Ukrainians are nonetheless openly agitated about the ideas Mr. Vance floated regarding how to potentially end the conflict. There’s fear that a re-elected Mr. Trump could use U.S. economic and financial leverage to force Ukraine to accept a one-sided deal.
Many Ukrainians believe any peace with Mr. Putin would only be temporary, giving Russia time to rest and rearm before launching a new campaign to capture the rest of their country, which the long-time Kremlin boss has always viewed as a renegade Russian province rather than an independent state.

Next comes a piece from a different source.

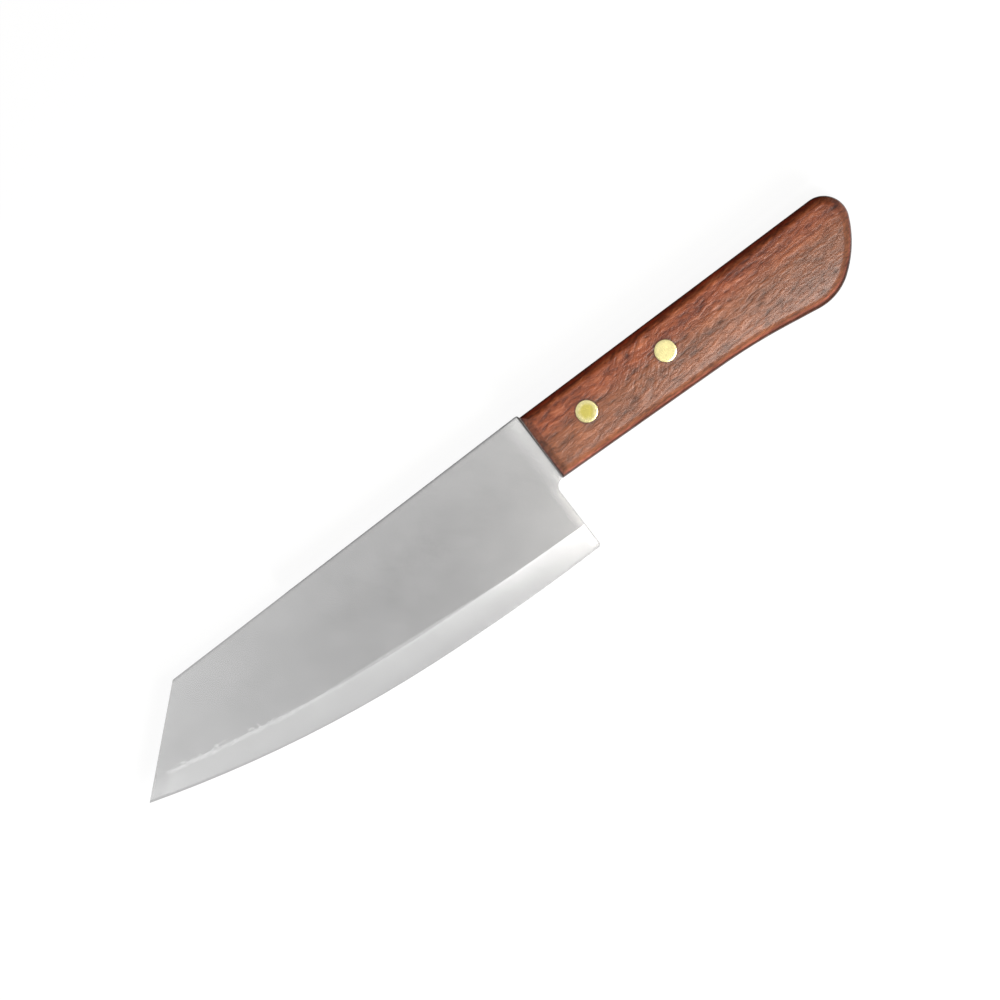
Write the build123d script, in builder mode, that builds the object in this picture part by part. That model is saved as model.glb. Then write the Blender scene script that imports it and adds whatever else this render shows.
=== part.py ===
from build123d import *
import os

os.makedirs("parts", exist_ok=True)

# A kitchen knife with a deba outline: a stamped, ground blade riveted into a kerfed wooden handle.
# It lies on its right side. Lengths are in millimetres. X runs from the tip to the butt, Y from the
# cutting edge to the spine, and Z out of the left side. The origin is on the surface that the knife
# lies on, under the middle of its length and depth.

# Blade seen from the side, measured from the top of the handle's front and down from the spine
blade_length = 165.5
blade_depth = 48.5
clip_length = 29.3
tip_drop = 26.3
heel_setback = 3.8
heel_radius = 1.3
neck_radius = 3.1
clip_corner_radius = 0.8
spine_end_radius = 0.9

# Where the belly's gentle curve gives way to the rounder one, as shares of the blade's length and depth
belly_bend_shares = (0.4135, 0.9437)

# Blade in section
blade_thickness = 1.7
tang_thickness = 1.8
blank_easing = 0.25
polish_gap = 0.6
heel_grind_width = 8.5
bend_grind_width = 9.6
tip_grind_width = 7.2
hone_width = 0.75
hone_thickness = 0.55
edge_thickness = 0.12

# Tang
tang_length = 71.0
tang_recess = 0.15
tang_corner_radius = 2.0

# Handle seen from the side: its heights are measured down from its own top edge
handle_length = 121.3
handle_front_height = 23.3
handle_waist_height = 25.45
handle_toe_height = 29.9
spine_step = 1.05
top_fall = 1.35
front_lean = 0.45
waist_easing = 12.2
butt_radius = 35.9
butt_toe_radius = 17.8
butt_top_radius = 8.0

# Corners of the handle's outline before they are rounded, as shares of its length
waist_share = 0.597
butt_toe_share = 0.837
butt_top_share = 1.0185

# Handle in section
handle_thickness = 16.0
bevel_width = 2.2
bevel_depth = 2.0
bevel_cheek_radius = 1.5
bevel_side_radius = 2.5

# Kerf that holds the tang, left by a round saw
kerf_clearance = 0.05
kerf_end_gap = 0.8
saw_radius = 90.0

# Rivets, each a hollow barrel from the left and a solid post from the right
rivet_setbacks = (18.0, 49.1)
rivet_depth = 12.3
rivet_head_diameter = 7.0
rivet_head_height = 1.8
barrel_diameter = 4.8
post_diameter = 3.2
rivet_clearance = 0.03
tang_hole_clearance = 0.1
rivet_end_gap = 0.4

# How far a cutter runs past the surface that it cuts
overrun = 1.0


# Side view: points are (x, y), with x behind the top of the handle's front and y above the spine


def point_along(start, end, x):
    """Returns the point with the given x on the straight line through two points."""
    return (x, start[1] + (end[1] - start[1]) * (x - start[0]) / (end[0] - start[0]))


def point_below_top(share, height):
    """Returns the point a height below the handle's top edge, at a share of the handle's length."""
    return (share * handle_length, -spine_step - share * top_fall - height)


def point_towards(start, end, distance):
    """Returns the point at a distance from one point, on the way to another."""
    return Vector(*start) + (Vector(*end) - Vector(*start)).normalized() * distance


tip = (-blade_length, -tip_drop)
clip_corner = (clip_length - blade_length, 0)
heel = (-heel_setback, -blade_depth)
belly_bend = (-belly_bend_shares[0] * blade_length, -belly_bend_shares[1] * blade_depth)

handle_front_top = (0, -spine_step)
handle_front_low = (-front_lean, -spine_step - handle_front_height)
waist = point_below_top(waist_share, handle_waist_height)
butt_toe = point_below_top(butt_toe_share, handle_toe_height)
butt_top = point_below_top(butt_top_share, 0)

tang_front_top = (0, -spine_step - tang_recess)
tang_rear_top = (tang_length, point_along(handle_front_top, butt_top, tang_length)[1] - tang_recess)
tang_rear_low = (tang_length, point_along(handle_front_low, waist, tang_length)[1] + tang_recess)
neck = (-heel_setback, point_along(handle_front_low, waist, -heel_setback)[1] + tang_recess)


def round_corner(sketch, point, radius):
    """Rounds the corner of a sketch that lies nearest a point."""
    fillet(sketch.vertices().sort_by_distance(point)[0], radius)


with BuildSketch() as blade_outline:
    with BuildLine():
        gentle_belly = TangentArc(heel, belly_bend, tangent=Vector(-1, 0))
        TangentArc(gentle_belly @ 1, tip, tangent=gentle_belly % 1)
        Polyline(tip, clip_corner, (0, 0), tang_front_top, tang_rear_top, tang_rear_low, neck, heel)
    make_face()
    round_corner(blade_outline, clip_corner, clip_corner_radius)
    round_corner(blade_outline, (0, 0), spine_end_radius)
    round_corner(blade_outline, tang_rear_top, tang_corner_radius)
    round_corner(blade_outline, tang_rear_low, tang_corner_radius)
    round_corner(blade_outline, neck, neck_radius)
    round_corner(blade_outline, heel, heel_radius)

# The waist is eased by an arc that starts and ends at the same distance from its corner
with BuildSketch() as handle_outline:
    with BuildLine():
        Polyline(butt_top, handle_front_top, handle_front_low)
        front_run = Line(handle_front_low, point_towards(waist, handle_front_low, waist_easing))
        waist_run = TangentArc(
            front_run @ 1, point_towards(waist, butt_toe, waist_easing), tangent=front_run % 1
        )
        Line(waist_run @ 1, butt_toe)
        RadiusArc(butt_toe, butt_top, -butt_radius)
    make_face()
    round_corner(handle_outline, butt_top, butt_top_radius)
    round_corner(handle_outline, butt_toe, butt_toe_radius)


# The knife's middle plane, with its zero at the spine above the handle's front. Both pieces are alike
# on their two sides, so each is modelled from this plane up and mirrored.

blade_box = blade_outline.sketch.bounding_box()
handle_box = handle_outline.sketch.bounding_box()
cheek_height = handle_thickness / 2
side_plane = Plane(
    (
        -(blade_box.min.X + handle_box.max.X) / 2,
        -(blade_box.min.Y + blade_box.max.Y) / 2,
        cheek_height,
    )
)


# Blade


def grind_corners(width):
    """Returns the corners of what grinding takes off a face: x out of the face, y up from the edge."""
    edge = edge_thickness / 2
    hone = hone_thickness / 2
    face = blade_thickness / 2
    rise = (width - hone_width) / (face - hone)
    return [
        (edge, -overrun),
        (edge, 0),
        (hone, hone_width),
        (face + overrun, width + overrun * rise),
        (face + overrun, -overrun),
    ]


with BuildLine(side_plane) as grind_path:
    heel_run = Line((overrun - heel_setback, -blade_depth), heel)
    heel_belly = TangentArc(heel_run @ 1, side_plane.from_local_coords(belly_bend), tangent=heel_run % 1)
    tip_belly = TangentArc(heel_belly @ 1, side_plane.from_local_coords(tip), tangent=heel_belly % 1)
    tip_run = Line(tip_belly @ 1, tip_belly @ 1 + (tip_belly % 1) * overrun)

# The bevel is widest at the belly's bend: each station is a point, a direction and a width
grind_stations = (
    (heel_run @ 0, heel_run % 0, heel_grind_width),
    (heel_belly @ 1, heel_belly % 1, bend_grind_width),
    (tip_run @ 1, tip_run % 1, tip_grind_width),
)

with BuildPart() as blade:
    with BuildSketch(side_plane):
        add(blade_outline.sketch)
    extrude(amount=tang_thickness / 2)
    fillet(blade.faces().sort_by(Axis.Z)[-1].edges(), blank_easing)

    # Ahead of the handle the face is ground down to gauge, so the tang stays a little thicker
    with BuildSketch(side_plane.offset(blade_thickness / 2)):
        with BuildLine():
            Polyline(
                (-polish_gap, overrun),
                (-polish_gap - front_lean, -blade_depth - overrun),
                (-blade_length - overrun, -blade_depth - overrun),
                (-blade_length - overrun, overrun),
                close=True,
            )
        make_face()
    extrude(amount=overrun, mode=Mode.SUBTRACT)

    # The ground bevel, with the narrow honed one at the edge
    sections = []
    for point, direction, width in grind_stations:
        station = Plane(point, x_dir=(0, 0, 1), z_dir=direction)
        with BuildSketch(station, mode=Mode.PRIVATE) as section:
            with BuildLine():
                Polyline(*grind_corners(width), close=True)
            make_face()
        sections.append(section.sketch)
    sweep(sections, path=grind_path.line, multisection=True, mode=Mode.SUBTRACT)

    for setback in rivet_setbacks:
        with Locations(side_plane.from_local_coords((setback, -rivet_depth))):
            Hole(barrel_diameter / 2 + tang_hole_clearance)
    mirror(about=side_plane)

blade.part.label = "blade"
export_step(blade.part, "parts/blade.step")


# Handle

kerf_low = -spine_step - top_fall - handle_toe_height
kerf_end = tang_length + kerf_end_gap

with BuildPart() as handle:
    with BuildSketch(side_plane):
        add(handle_outline.sketch)
    extrude(amount=cheek_height)
    cheek = handle.faces().sort_by(Axis.Z)[-1]
    chamfer(cheek.edges(), bevel_width, bevel_depth, reference=cheek)

    # Sanding rounds both rims of the bevel, except across the front, where it stays crisp
    side_rim = handle.edges().group_by(Axis.Z)[-3]
    fillet(side_rim.sort_by(Axis.X)[1:], bevel_side_radius)
    cheek_rim = handle.edges().group_by(Axis.Z)[-1]
    fillet(cheek_rim.sort_by(Axis.X)[1:], bevel_cheek_radius)

    # The kerf is open at the front, top and bottom, and the round saw leaves its end curved
    with BuildSketch(side_plane):
        with BuildLine():
            Polyline(
                (kerf_end, kerf_low),
                (-front_lean - overrun, kerf_low),
                (-front_lean - overrun, overrun),
                (kerf_end, overrun),
            )
            RadiusArc((kerf_end, overrun), (kerf_end, kerf_low), saw_radius)
        make_face()
    extrude(amount=tang_thickness / 2 + kerf_clearance, mode=Mode.SUBTRACT)

    for setback in rivet_setbacks:
        with Locations(side_plane.from_local_coords((setback, -rivet_depth, cheek_height))):
            CounterBoreHole(
                barrel_diameter / 2 + rivet_clearance,
                rivet_head_diameter / 2 + rivet_clearance,
                rivet_head_height,
            )
    mirror(about=side_plane)

handle.part.label = "handle"
export_step(handle.part, "parts/handle.step")


# Rivets, turned about their own axes: x is the radius and y the height above the middle plane

head_radius = rivet_head_diameter / 2
barrel_radius = barrel_diameter / 2
post_radius = post_diameter / 2
bore_radius = post_radius + rivet_clearance
seat_height = cheek_height - rivet_head_height
shank_height = seat_height - rivet_end_gap

for place, setback in zip(("front", "rear"), rivet_setbacks):
    centre = side_plane.from_local_coords((setback, -rivet_depth))
    rivet_plane = Plane(centre, x_dir=(1, 0, 0), z_dir=(0, -1, 0))

    with BuildPart() as barrel:
        with BuildSketch(rivet_plane):
            with BuildLine():
                Polyline(
                    (0, cheek_height),
                    (head_radius, cheek_height),
                    (head_radius, seat_height),
                    (barrel_radius, seat_height),
                    (barrel_radius, -shank_height),
                    (bore_radius, -shank_height),
                    (bore_radius, seat_height),
                    (0, seat_height),
                    close=True,
                )
            make_face()
        revolve(axis=Axis(centre, (0, 0, 1)))

    with BuildPart() as post:
        with BuildSketch(rivet_plane):
            with BuildLine():
                Polyline(
                    (0, -cheek_height),
                    (head_radius, -cheek_height),
                    (head_radius, -seat_height),
                    (post_radius, -seat_height),
                    (post_radius, shank_height),
                    (0, shank_height),
                    close=True,
                )
            make_face()
        revolve(axis=Axis(centre, (0, 0, 1)))

    barrel.part.label = f"{place}_rivet_barrel"
    export_step(barrel.part, f"parts/{place}_rivet_barrel.step")
    post.part.label = f"{place}_rivet_post"
    export_step(post.part, f"parts/{place}_rivet_post.step")
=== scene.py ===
"""A kitchen knife with a deba outline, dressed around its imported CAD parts.

The knife lies on its right side. Lengths are metres, in the CAD's own frame: X from the tip to the
butt, Y from the cutting edge to the spine, and Z out of the left side. The finishes measure in
millimetres from the spine at the handle's front, and most pairs of lengths in them say where a soft
step starts and ends.
"""

import logging
import math
from collections.abc import Callable
from dataclasses import dataclass, field
from enum import Enum

import bpy
from bpy.types import Material, Node, NodeSocket, Object, World
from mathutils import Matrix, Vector


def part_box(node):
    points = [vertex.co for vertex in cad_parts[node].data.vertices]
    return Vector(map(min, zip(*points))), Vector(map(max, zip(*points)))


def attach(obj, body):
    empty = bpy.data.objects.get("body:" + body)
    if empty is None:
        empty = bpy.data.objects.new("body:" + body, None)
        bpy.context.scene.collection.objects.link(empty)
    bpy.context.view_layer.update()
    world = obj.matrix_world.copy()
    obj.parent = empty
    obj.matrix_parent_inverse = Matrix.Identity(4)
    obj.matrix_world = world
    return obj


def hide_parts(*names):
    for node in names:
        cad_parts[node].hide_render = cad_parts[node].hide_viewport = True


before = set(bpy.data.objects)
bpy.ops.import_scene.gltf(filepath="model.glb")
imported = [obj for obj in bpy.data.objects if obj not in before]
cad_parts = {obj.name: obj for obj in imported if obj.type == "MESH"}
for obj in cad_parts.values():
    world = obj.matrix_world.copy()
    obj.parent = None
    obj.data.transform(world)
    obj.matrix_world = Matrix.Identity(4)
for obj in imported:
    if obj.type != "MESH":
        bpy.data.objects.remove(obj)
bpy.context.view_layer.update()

log = logging.getLogger("knife")

MM = 0.001
# The least that a face's normal points along an axis if the face counts as facing that way
FACING = 0.9

Point = tuple[float, float]
Place = Colour = Grain = tuple[float, float, float]
# The rivets, in millimetres from the spine at the handle's front
RIVETS: tuple[Point, ...] = ((18.0, -12.3), (49.1, -12.3))


# Numbers that vary over a surface


class Field:
    """A number that varies over a surface: a shader socket that takes arithmetic."""

    def __init__(self, shader: "Shader", socket: NodeSocket) -> None:
        """Wraps the output of one of the shader's nodes."""
        self.shader = shader
        self.socket = socket

    def __add__(self, other: "Field | float") -> "Field":
        """Returns the sum."""
        return self.shader.math("ADD", self, other)

    def __sub__(self, other: "Field | float") -> "Field":
        """Returns the difference."""
        return self.shader.math("SUBTRACT", self, other)

    def __rsub__(self, other: float) -> "Field":
        """Returns a plain number less this one."""
        return self.shader.math("SUBTRACT", other, self)

    def __mul__(self, other: "Field | float") -> "Field":
        """Returns the product."""
        return self.shader.math("MULTIPLY", self, other)

    def __truediv__(self, other: "Field | float") -> "Field":
        """Returns the quotient."""
        return self.shader.math("DIVIDE", self, other)

    __radd__ = __add__
    __rmul__ = __mul__

    def step(self, low: float, high: float) -> "Field":
        """Returns a smooth step.

        Args:
            low: Where the step is 0.
            high: Where the step is 1. It may be less than low.

        Returns:
            A number from 0 to 1.
        """
        settings = {"interpolation_type": "SMOOTHSTEP"}
        sockets = {"Value": self, "From Min": low, "From Max": high}
        if high < low:
            sockets = {"Value": self, "From Min": high, "From Max": low, "To Min": 1.0, "To Max": 0.0}
        return Field(self.shader, self.shader.node("ShaderNodeMapRange", settings, sockets).outputs[0])

    def bump(self, centre: float, width: float) -> "Field":
        """Returns a soft ridge that is 1 at its centre and falls to 0 a width to each side."""
        return self.shader.math("ABSOLUTE", self - centre, 0.0).step(width, 0.0)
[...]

“Mr. Trump says he can stop this war in a few days, and everyone understands he would do it by stopping the military and financial aid to Ukraine. Everyone is afraid of this situation,” said Anatoliy Amelin, the founder of the Ukrainian Institute for the Future, a Kyiv-based think tank.
Oleksandr Merezhko, an MP from Mr. Zelensky’s Servant of the People party who chairs the parliamentary committee on foreign policy and international relations, said Mr. Zelensky – or any Ukrainian leader – would be unable to accept a peace that involved territorial concessions, such as the plan proposed by Mr. Vance.
“Politically, it’s impossible because any government who will even try to do something like that will be deposed, will be toppled,” Mr. Merezhko said, adding that Ukrainians would also insist on NATO membership or some other security guarantee as part of an agreement to end the war.
Mr. Merezhko said the Ukrainian government viewed the peace framework mooted by Mr. Vance – and other statements Mr. Trump and his allies have made about Ukraine – as populist campaign rhetoric aimed at winning votes.
The Ukrainian government’s task, Mr. Merezhko said, is to convince the next U.S. president, whoever they are, that it remains a vital American interest to support Ukraine – and that standing up to Russian aggression will only get more expensive if Mr. Putin wins this war and shifts his sights to other neighbours.
That’s an easier task if Ms. Harris wins Tuesday’s election, Mr. Merezhko conceded. “But we have to be prepared for Trump. We have to be ready so that it’s not a complete shock to us.”